- [Task to carry out]:
Check each line of the material below for "body". Report how many have it, with no other words.

- [Information shown]:
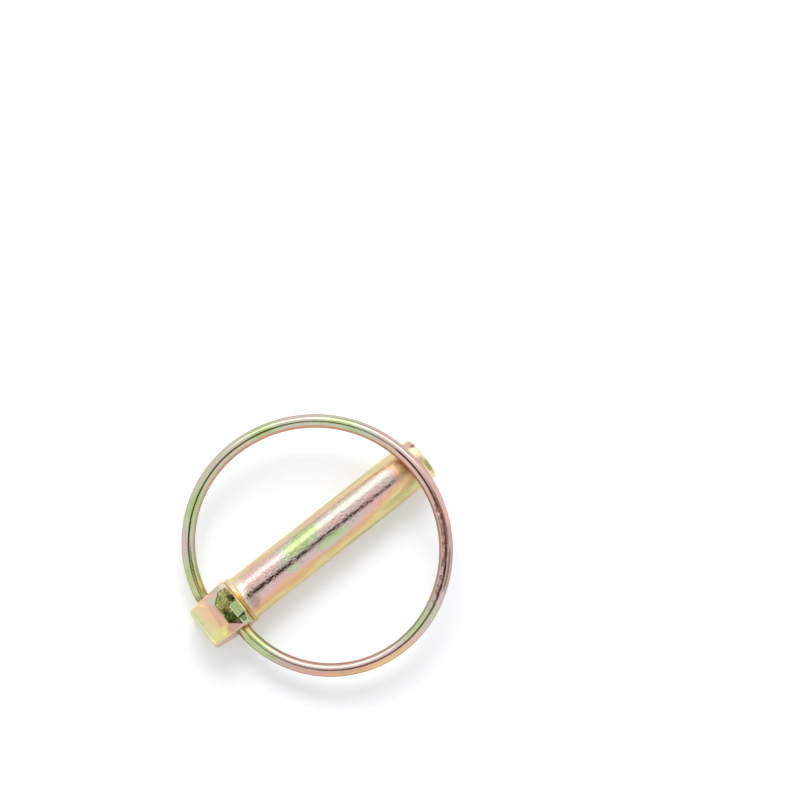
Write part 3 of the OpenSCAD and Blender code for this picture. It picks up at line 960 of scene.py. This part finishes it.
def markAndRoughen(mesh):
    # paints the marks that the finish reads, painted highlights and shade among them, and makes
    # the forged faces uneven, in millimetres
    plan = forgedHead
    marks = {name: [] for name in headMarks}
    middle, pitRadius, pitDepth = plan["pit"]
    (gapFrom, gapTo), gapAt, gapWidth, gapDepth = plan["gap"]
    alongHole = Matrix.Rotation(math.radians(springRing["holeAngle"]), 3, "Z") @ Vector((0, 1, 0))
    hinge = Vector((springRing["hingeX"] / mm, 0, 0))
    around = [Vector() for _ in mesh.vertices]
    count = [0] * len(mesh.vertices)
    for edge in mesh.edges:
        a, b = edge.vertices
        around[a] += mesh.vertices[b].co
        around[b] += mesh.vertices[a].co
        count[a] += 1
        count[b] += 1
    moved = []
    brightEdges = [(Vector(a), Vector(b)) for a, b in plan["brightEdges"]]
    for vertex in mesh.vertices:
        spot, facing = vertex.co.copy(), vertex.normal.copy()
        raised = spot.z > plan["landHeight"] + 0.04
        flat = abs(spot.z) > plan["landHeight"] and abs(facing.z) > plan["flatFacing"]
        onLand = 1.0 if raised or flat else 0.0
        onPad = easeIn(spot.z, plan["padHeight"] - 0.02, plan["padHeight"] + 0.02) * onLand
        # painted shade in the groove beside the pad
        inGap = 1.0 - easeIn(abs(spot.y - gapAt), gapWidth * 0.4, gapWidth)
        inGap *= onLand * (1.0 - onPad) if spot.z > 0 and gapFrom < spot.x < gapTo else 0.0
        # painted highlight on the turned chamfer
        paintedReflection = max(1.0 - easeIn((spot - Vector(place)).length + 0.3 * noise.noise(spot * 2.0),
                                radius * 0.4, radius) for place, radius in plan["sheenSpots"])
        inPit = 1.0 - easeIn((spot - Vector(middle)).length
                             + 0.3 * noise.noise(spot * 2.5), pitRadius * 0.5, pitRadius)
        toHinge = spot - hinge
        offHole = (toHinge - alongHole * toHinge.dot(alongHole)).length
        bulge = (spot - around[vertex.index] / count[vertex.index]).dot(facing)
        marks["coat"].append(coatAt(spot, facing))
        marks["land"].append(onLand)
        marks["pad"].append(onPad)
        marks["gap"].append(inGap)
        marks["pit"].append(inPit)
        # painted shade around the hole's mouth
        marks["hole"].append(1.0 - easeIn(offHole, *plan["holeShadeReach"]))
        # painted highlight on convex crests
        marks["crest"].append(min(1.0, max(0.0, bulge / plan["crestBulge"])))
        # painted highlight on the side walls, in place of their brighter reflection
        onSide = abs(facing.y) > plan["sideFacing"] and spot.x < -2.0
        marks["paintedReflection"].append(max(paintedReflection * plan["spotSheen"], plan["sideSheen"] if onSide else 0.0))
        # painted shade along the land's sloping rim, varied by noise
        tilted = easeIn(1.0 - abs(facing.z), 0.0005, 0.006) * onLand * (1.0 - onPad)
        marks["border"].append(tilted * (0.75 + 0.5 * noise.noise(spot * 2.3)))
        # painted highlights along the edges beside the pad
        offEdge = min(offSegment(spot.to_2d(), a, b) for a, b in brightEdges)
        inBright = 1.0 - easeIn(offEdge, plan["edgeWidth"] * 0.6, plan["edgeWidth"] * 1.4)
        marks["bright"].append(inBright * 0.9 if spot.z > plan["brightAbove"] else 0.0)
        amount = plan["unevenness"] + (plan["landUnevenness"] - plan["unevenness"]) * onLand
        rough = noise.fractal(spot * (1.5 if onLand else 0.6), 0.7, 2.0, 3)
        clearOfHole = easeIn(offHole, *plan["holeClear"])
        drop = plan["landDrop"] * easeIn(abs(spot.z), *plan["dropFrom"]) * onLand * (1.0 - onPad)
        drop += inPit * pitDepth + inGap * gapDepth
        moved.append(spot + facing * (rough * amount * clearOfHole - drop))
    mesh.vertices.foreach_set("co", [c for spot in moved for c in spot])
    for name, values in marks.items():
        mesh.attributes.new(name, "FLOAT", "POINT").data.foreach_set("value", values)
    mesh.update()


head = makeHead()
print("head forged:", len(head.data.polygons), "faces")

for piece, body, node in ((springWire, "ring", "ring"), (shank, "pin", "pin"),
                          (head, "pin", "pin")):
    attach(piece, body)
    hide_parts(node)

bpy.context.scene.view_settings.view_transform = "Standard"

==

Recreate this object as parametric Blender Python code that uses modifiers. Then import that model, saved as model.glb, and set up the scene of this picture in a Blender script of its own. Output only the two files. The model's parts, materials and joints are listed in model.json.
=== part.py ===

- [Exercise response]:
2